Exercise task: Quote every line from the top of the listing down to and including the line that contains "((0.97, 0.0, 0.2), 2.2, 0.93))".

══════

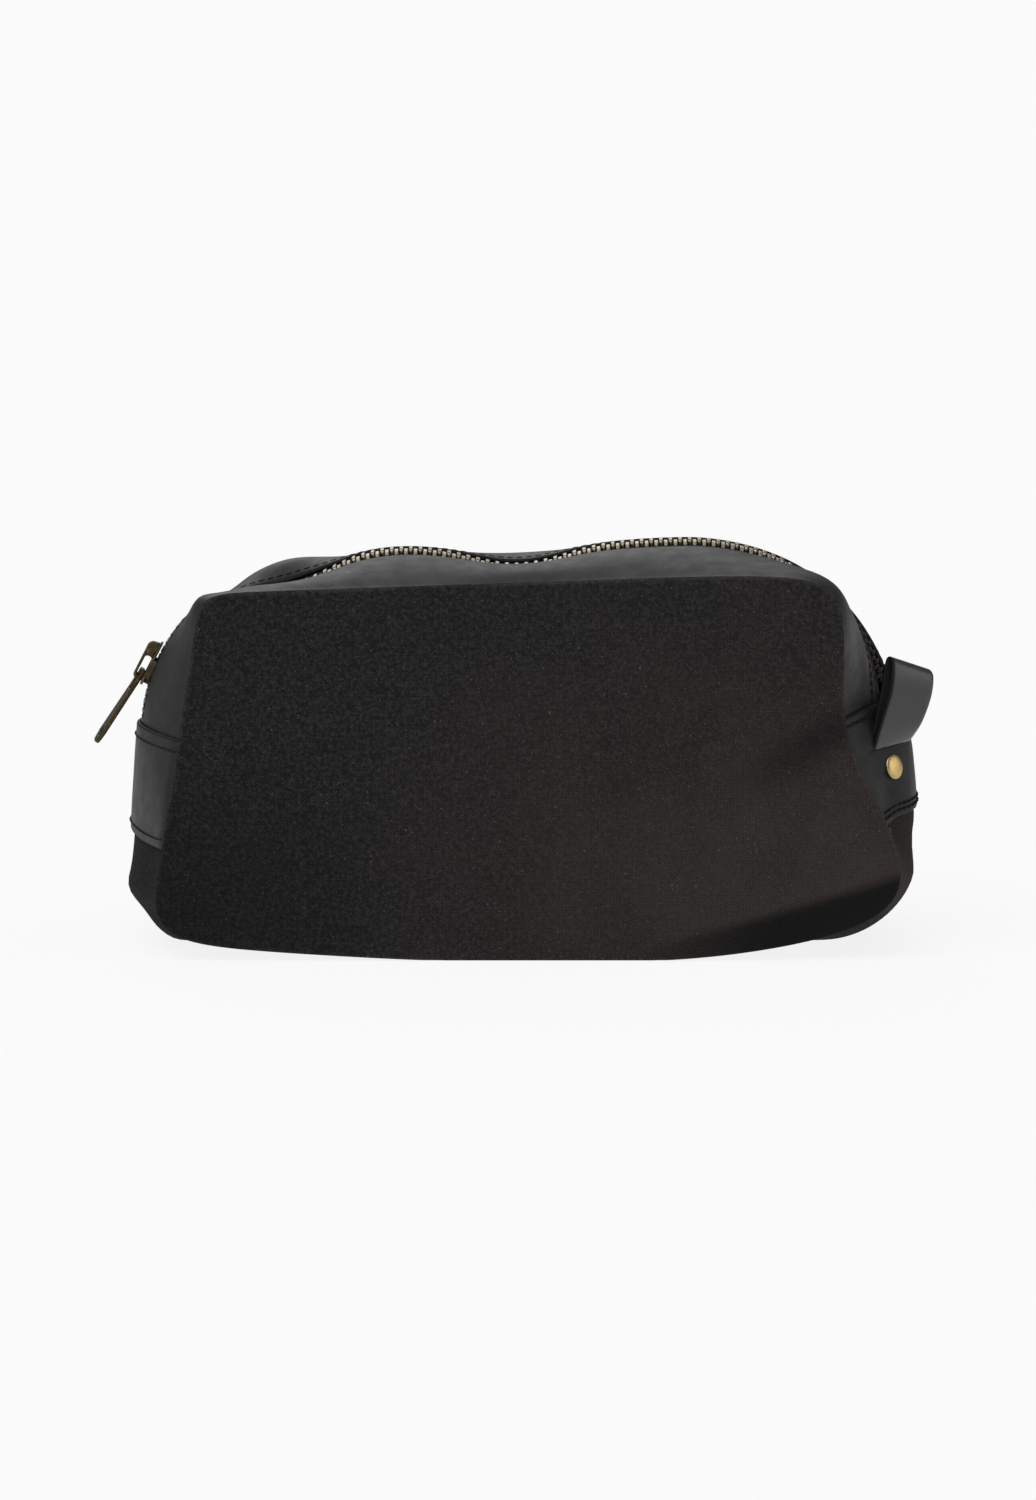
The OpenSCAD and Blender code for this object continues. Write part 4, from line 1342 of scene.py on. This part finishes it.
def make_linings():
    for name, node, side in (("lining_front", "front_lining", -1), ("lining_back", "back_lining", 1)):
        outer, uv, _ = panel_grid(side, -LINING_GAP, LINING_INSET, 90)
        inner, _, _ = panel_grid(side, -LINING_GAP - LINING_T, LINING_INSET, 90)
        settle(shell(name, outer, inner, uv, [LINING], sharp=60), [node])
    rows = gusset_rows(RIGHT_TAB[0], 8 + LEFT_TAB[1], 3 * MM)
    q, v = np.meshgrid(rows, np.linspace(-0.95, 0.95, 40), indexing="ij")
    low = -2.2 * MM - 4.6 * MM * turned(q) + 0.3 * MM * ripple(q * 40 * MM, v * 45 * MM, 25 * MM, 8)
    settle(skin_sheet("lining_gusset", q, v, low, LINING_T, LINING), ["gusset_lining"])


make_linings()

# The rivet's washer and post stay as the CAD made them, with a brass finish.
rivet_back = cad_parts["rivet_back"]
rivet_back.data.materials.clear()
rivet_back.data.materials.append(RIVET)


# ---- floor, light and camera
FLOOR_HALF = 40


def make_floor():
    corners = [(-FLOOR_HALF, -FLOOR_HALF, 0), (FLOOR_HALF, -FLOOR_HALF, 0),
               (FLOOR_HALF, FLOOR_HALF, 0), (-FLOOR_HALF, FLOOR_HALF, 0)]
    mesh = bpy.data.meshes.new("floor")
    mesh.from_pydata(corners, [], [(0, 1, 2, 3)])
    floor = bpy.data.objects.new("floor", mesh)
    floor.location.z = -0.2 * MM
    bpy.context.scene.collection.objects.link(floor)
    glow = {"Emission Color": (1, 1, 1, 1), "Emission Strength": 0.86}
    mesh.materials.append(Finish("floor").done((0.12, 0.12, 0.12), 1.0, shine=0.0, **glow))


STUDIO_GLOW = 0.21
# Broad soft lights: direction, strength, and the cosine from that direction at which each fades out.
LIGHTS = (((-0.25, -0.6, 0.75), 2.85, 0.75), ((-0.12, 0.8, 0.5), 2.6, 0.93), ((-1, 0.1, 0.1), 0.35, 0.75),
          ((0.97, 0.0, 0.2), 2.2, 0.93))


def make_world():
    """A white studio all round, with the soft lights in it."""
    world = bpy.data.worlds.new("studio")
    bpy.context.scene.world = world
    world.use_nodes = True
    nodes = Nodes(world.node_tree)
    direction = nodes.add("ShaderNodeTexCoord").outputs["Generated"]
    strength = STUDIO_GLOW
    for towards, power, edge in LIGHTS:
        inputs = {0: direction, 1: tuple(unit(np.array(towards)))}
        facing = nodes.add("ShaderNodeVectorMath", inputs, operation="DOT_PRODUCT").outputs["Value"]
        strength = nodes.plus(strength, nodes.remap(facing, edge, 1.0, 0.0, power))
    nodes.put(world.node_tree.nodes["Background"], {"Color": (1, 1, 1, 1), "Strength": strength})


def make_camera():
    """Looks from six degrees above level at the middle of the bag."""
    distance, elevation = 2.5, math.radians(6)
    target = Vector((-2 * MM, 0, 60.25 * MM))
    data = bpy.data.cameras.new("camera")
    data.sensor_fit, data.sensor_height, data.lens = "VERTICAL", 36, 188.7
    data.clip_start, data.clip_end = 0.05, 100
    camera = bpy.data.objects.new("camera", data)
    camera.location = target + distance * Vector((0, -math.cos(elevation), math.sin(elevation)))
    camera.rotation_euler = (target - camera.location).to_track_quat("-Z", "Y").to_euler()
    bpy.context.scene.collection.objects.link(camera)
    bpy.context.scene.camera = camera


make_floor()
make_world()
make_camera()
bpy.context.scene.view_settings.view_transform = "Standard"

══════

Final result:
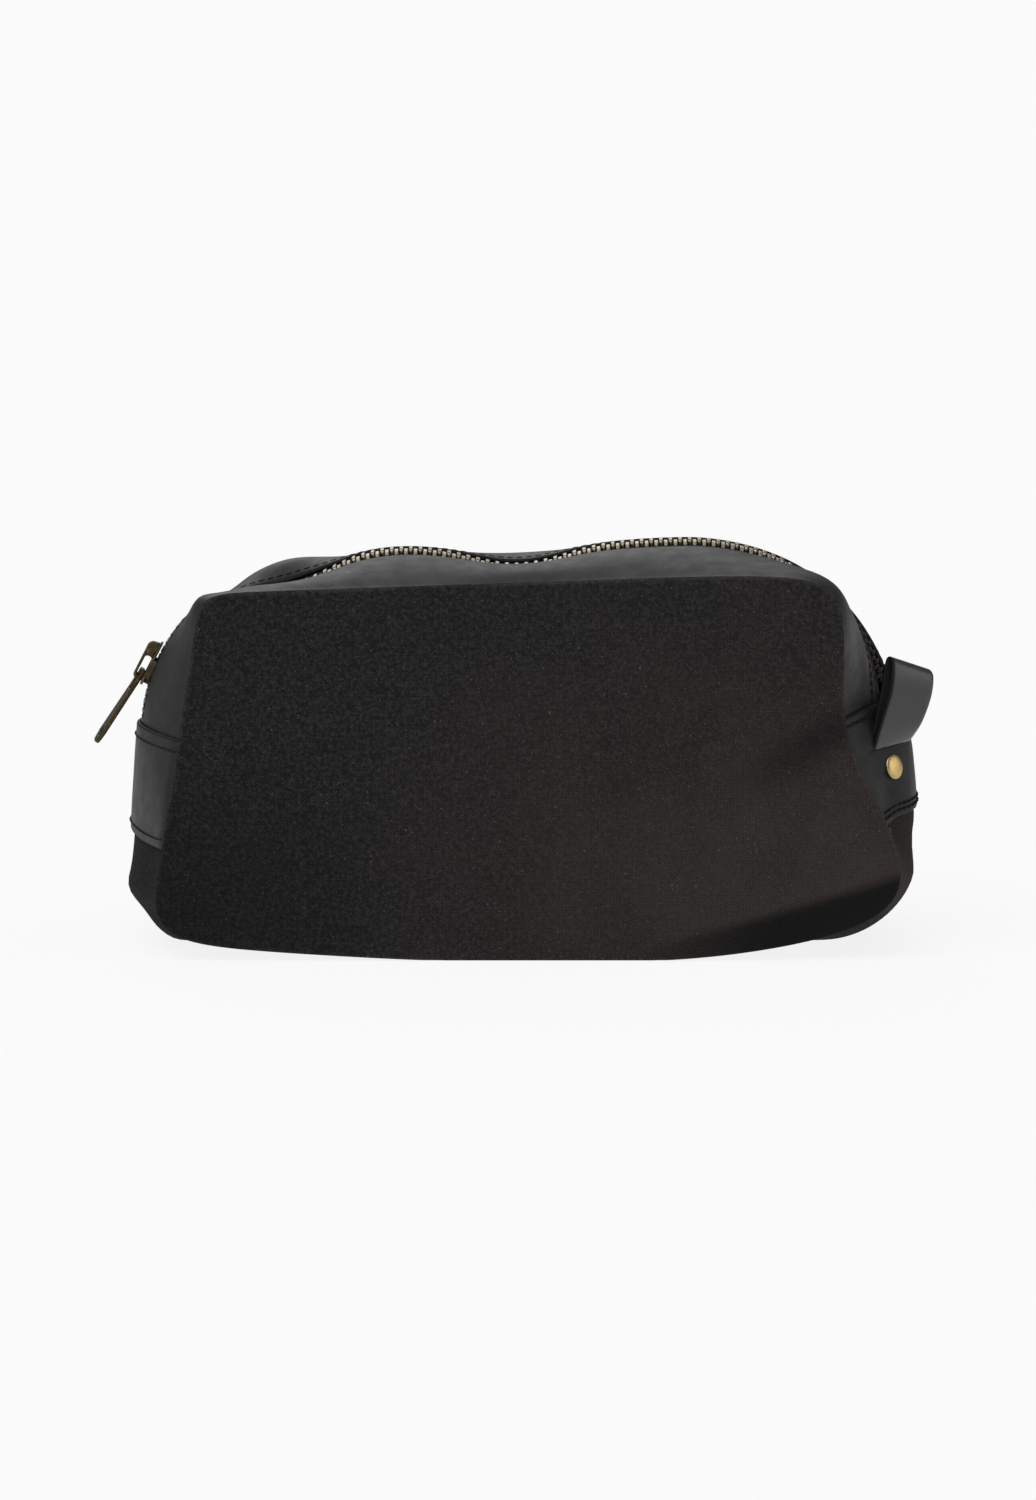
The OpenSCAD and Blender code for this object continues. Write part 4, from line 1342 of scene.py on. This part finishes it.
def make_linings():
    for name, node, side in (("lining_front", "front_lining", -1), ("lining_back", "back_lining", 1)):
        outer, uv, _ = panel_grid(side, -LINING_GAP, LINING_INSET, 90)
        inner, _, _ = panel_grid(side, -LINING_GAP - LINING_T, LINING_INSET, 90)
        settle(shell(name, outer, inner, uv, [LINING], sharp=60), [node])
    rows = gusset_rows(RIGHT_TAB[0], 8 + LEFT_TAB[1], 3 * MM)
    q, v = np.meshgrid(rows, np.linspace(-0.95, 0.95, 40), indexing="ij")
    low = -2.2 * MM - 4.6 * MM * turned(q) + 0.3 * MM * ripple(q * 40 * MM, v * 45 * MM, 25 * MM, 8)
    settle(skin_sheet("lining_gusset", q, v, low, LINING_T, LINING), ["gusset_lining"])


make_linings()

# The rivet's washer and post stay as the CAD made them, with a brass finish.
rivet_back = cad_parts["rivet_back"]
rivet_back.data.materials.clear()
rivet_back.data.materials.append(RIVET)


# ---- floor, light and camera
FLOOR_HALF = 40


def make_floor():
    corners = [(-FLOOR_HALF, -FLOOR_HALF, 0), (FLOOR_HALF, -FLOOR_HALF, 0),
               (FLOOR_HALF, FLOOR_HALF, 0), (-FLOOR_HALF, FLOOR_HALF, 0)]
    mesh = bpy.data.meshes.new("floor")
    mesh.from_pydata(corners, [], [(0, 1, 2, 3)])
    floor = bpy.data.objects.new("floor", mesh)
    floor.location.z = -0.2 * MM
    bpy.context.scene.collection.objects.link(floor)
    glow = {"Emission Color": (1, 1, 1, 1), "Emission Strength": 0.86}
    mesh.materials.append(Finish("floor").done((0.12, 0.12, 0.12), 1.0, shine=0.0, **glow))


STUDIO_GLOW = 0.21
# Broad soft lights: direction, strength, and the cosine from that direction at which each fades out.
LIGHTS = (((-0.25, -0.6, 0.75), 2.85, 0.75), ((-0.12, 0.8, 0.5), 2.6, 0.93), ((-1, 0.1, 0.1), 0.35, 0.75),
          ((0.97, 0.0, 0.2), 2.2, 0.93))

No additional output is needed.